_OBJECTIVE_
Give back the lines exactly, from the first one to the line with "and surroundings, soft", both ends included.

_RECORDED INFORMATION_
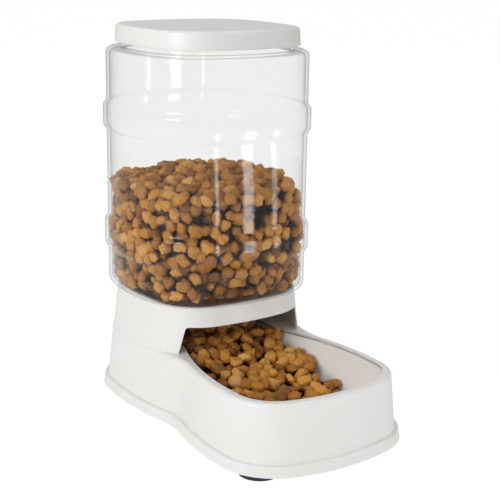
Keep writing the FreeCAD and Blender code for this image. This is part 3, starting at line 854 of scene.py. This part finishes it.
@dataclass
class Studio:
    """White floor and surroundings, soft boxes and the camera."""

    camera_place: tuple[float, float, float] = (-0.54295, -0.81256, 0.40802)
    azimuth: float = -34.0
    pitch: float = 15.0
    roll: float = 0.9
    lens: float = 84.5
    floor_half: float = 12.0
    fill_level: float = 0.42
    floor_white: float = 0.90
    floor_level: float = 1.06
    floor_paint: Colour = (0.92, 0.92, 0.92, 1.0)
    boxes: tuple[SoftBox, ...] = (
        SoftBox("key_box", (-1.9, -0.45, 1.0), 1.1, 1.1, 22.0),
        SoftBox("front_box", (0.3, -1.9, 0.9), 0.8, 0.8, 0.6),
        SoftBox("top_box", (0.3, 0.4, 1.7), 1.2, 1.2, 6.5),
        SoftBox("narrow_strip", (-0.02, -0.54, 0.07), 0.028, 0.13, 0.09, (0.0, 0.06, 0.15)),
        SoftBox("wide_strip", (0.23, -0.49, 0.07), 0.085, 0.13, 0.26, (0.0, 0.06, 0.15)),
        SoftBox("far_strip", (0.43, -0.36, 0.07), 0.028, 0.13, 0.09, (0.0, 0.06, 0.15)))

    def build(self) -> None:
        """Make the floor, the surroundings, the lamps and the camera."""
        self.build_floor()
        self.build_world()
        for box in self.boxes:
            box.build()
        self.build_camera()
        bpy.context.scene.view_settings.view_transform = "Standard"

    @staticmethod
    def seen(graph: Graph) -> Wire:
        """Return 1 for camera and transmission rays; reflections see the surroundings at lamp level."""
        rays = [graph.add("ShaderNodeLightPath", output=name)
                for name in ("Is Camera Ray", "Is Transmission Ray")]
        return graph.add("ShaderNodeMath", {"operation": "MAXIMUM"}, {0: rays[0], 1: rays[1]})

    def build_floor(self) -> None:
        """Make a white floor, seen so bright that the object's shadow on it is lost."""
        bm = bmesh.new()
        bmesh.ops.create_grid(bm, x_segments=1, y_segments=1, size=self.floor_half)
        floor = new_piece("studio_floor", bm)
        material = bpy.data.materials.new("pale_floor")
        graph = Graph(material)
        matt = graph.add("ShaderNodeBsdfDiffuse", {}, {"Color": self.floor_paint})
        white = graph.add("ShaderNodeEmission", {}, {"Color": WHITE, "Strength": self.floor_level})
        graph.finish(graph.add("ShaderNodeMixShader", {}, {
            0: self.seen(graph) * self.floor_white, 1: matt, 2: white}))
        floor.data.materials.append(material)

    def build_world(self) -> None:
        """Make surroundings that light evenly and are seen as white."""
        world = bpy.data.worlds.new("studio")
        bpy.context.scene.world = world
        graph = Graph(world)
        fill = graph.add("ShaderNodeBackground", {}, {"Color": WHITE, "Strength": self.fill_level})
        white = graph.add("ShaderNodeBackground", {}, {"Color": WHITE, "Strength": 1.0})
        graph.finish(graph.add("ShaderNodeMixShader", {}, {0: self.seen(graph), 1: fill, 2: white}),
                     "ShaderNodeOutputWorld")

    def build_camera(self) -> None:
        """Make the camera, turned by its azimuth, pitch and roll."""
        lens = bpy.data.cameras.new("camera")
        lens.lens = self.lens
        lens.sensor_width = 36.0
        camera = bpy.data.objects.new("camera", lens)
        around, down, lean = (math.radians(angle) for angle in (self.azimuth, self.pitch, self.roll))
        back = Vector((math.sin(around) * math.cos(down), -math.cos(around) * math.cos(down), math.sin(down)))
        level = Vector((math.cos(around), math.sin(around), 0.0))
        up = back.cross(level)
        right = level * math.cos(lean) + up * math.sin(lean)
        upright = up * math.cos(lean) - level * math.sin(lean)
        turn = Matrix((right, upright, back)).transposed().to_4x4()
        camera.matrix_world = Matrix.Translation(self.camera_place) @ turn
        bpy.context.scene.collection.objects.link(camera)
        bpy.context.scene.camera = camera


def hopper_heap(across: float, along: float) -> float:
    """Return how far the food in the hopper is heaped above its level, in millimetres."""
    middle, reach, height = 0.064, 0.075, 9.0
    away = math.hypot(across, along - middle) / reach
    return height * max(0.0, 1.0 - away * away)


def bowl_heap(across: float, along: float) -> float:
    """Return how far the food in the bowl is heaped above its slope, in millimetres."""
    reach, height = 0.06, 2.5
    return height * max(0.0, 1.0 - (across / reach) ** 2)


def main() -> None:
    """Build each sub-assembly, then the studio."""
    logging.basicConfig(level=logging.INFO, format="%(name)s %(message)s")
    white = MouldedPlastic().make()
    baked = BakedFood().make()
    shapes = FoodPieces()
    shapes.build()
    built = [Base(white).build(), *Feet(FootRubber().make()).build(), Hopper(ClearPlastic().make()).build(),
             Lid(white).build(),
             FoodFill("loose_food_in_hopper", "food_in_hopper", "hopper", baked, shapes, 11, 90000,
                      hopper_heap).build(),
             FoodFill("loose_food_in_bowl", "food_in_bowl", "base", baked, shapes, 23, 40000,
                      bowl_heap).build()]
    for piece in built:
        LOG.info("%s: %d faces", piece.name, len(piece.data.polygons))
    Studio().build()


if __name__ == "__main__":
    main()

_FINAL RESULT_
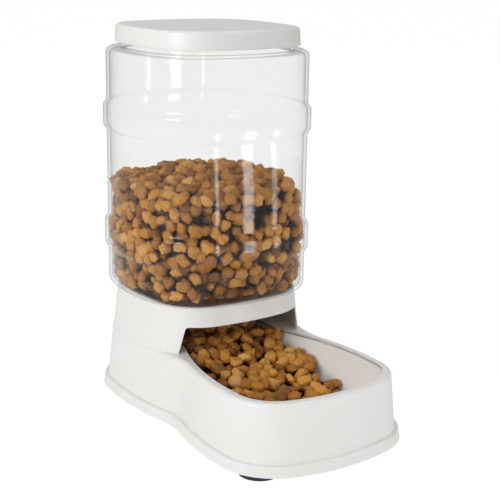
Keep writing the FreeCAD and Blender code for this image. This is part 3, starting at line 854 of scene.py. This part finishes it.
@dataclass
class Studio:
    """White floor and surroundings, soft boxes and the camera."""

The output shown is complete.